Step Five: Once the” Finish” circle is achieved, the tome reveals its full contents to the reader (new spells, magical formulae, sinister knowledge, advancement in level, etc.). Although the reader is never compelled to complete his study of the tome (unless geased as a result of his readings – see above) and may put the book down at any time, only by reaching this final spot on the flowchart may he make use of its contents.

There are a few rough edges that need filing down, but the premise strikes me as the correct avenue to pursue. I'll tinker a bit more when time allows.


JimLotFP said...

This is brilliant, but seems a bit "one size fits all."

But it looks like the beginnings of another "Random Esoteric..." generator to me.

Why'd you have to have this idea first? :P

Timeshadows said...

I looks like the diagram of the Sephirot ('tree of life') turned upon its side.

Word Verification-
* redin: along with writin and rithmatic create the corners of formal educatin.

Michael Curtis said...

This is brilliant, but seems a bit "one size fits all."

Thanks, and the generic quality was intentional.

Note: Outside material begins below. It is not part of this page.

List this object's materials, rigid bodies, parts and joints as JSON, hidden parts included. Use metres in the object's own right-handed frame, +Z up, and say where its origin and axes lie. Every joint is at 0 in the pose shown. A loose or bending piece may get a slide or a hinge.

I wanted to develop a concept model first to see if the idea had legs. In actual use, I'd shorten or lengthen the flowchart as needed and customize the various effects to be specific to individual books. The generic version could be used if I had nothing else ready or planned.

Michael Curtis said...

I looks like the diagram of the Sephirot ('tree of life') turned upon its side.

It might indeed be based upon the Sephirot, but I can't confirm that. The flowchart for the model was lifted directly from Expedition to Barrier Peaks and then modified for results by me.

Adam Thornton said...

Could you please produce a one-page PDF with both the flowchart and the tables? This would be a handy thing to have at the table, and the blog format isn't really conducive to that.


Tacoma said...

This is awesome!

Considering a series of similar books (say a mad wizard's workbooks), it seems like giving some bonus in later books for mastering an earlier one would be appropriate. But that might make it too easy to decipher them!

Maybe hint that some sections of the book will need deciphered parts from the other books, and will be useful only when the whole series is complete.

Michael Curtis said...

Could you please produce a one-page PDF with both the flowchart and the tables?

I plan on making something available once I've satisfied with the final result. I request your patience until such time.

AndreasDavour said...

Reader develops the compulsion to drink ink once per day

I'm with Jim on this. Brilliant.

The Grand Wazoo said...

That old Gamma world flow chart was one of the most brilliant parts of that game! I always thought there shold be a simmilar usage for magic items in d&d, but the application for tomes like in coc is just perfect. Great one Mike!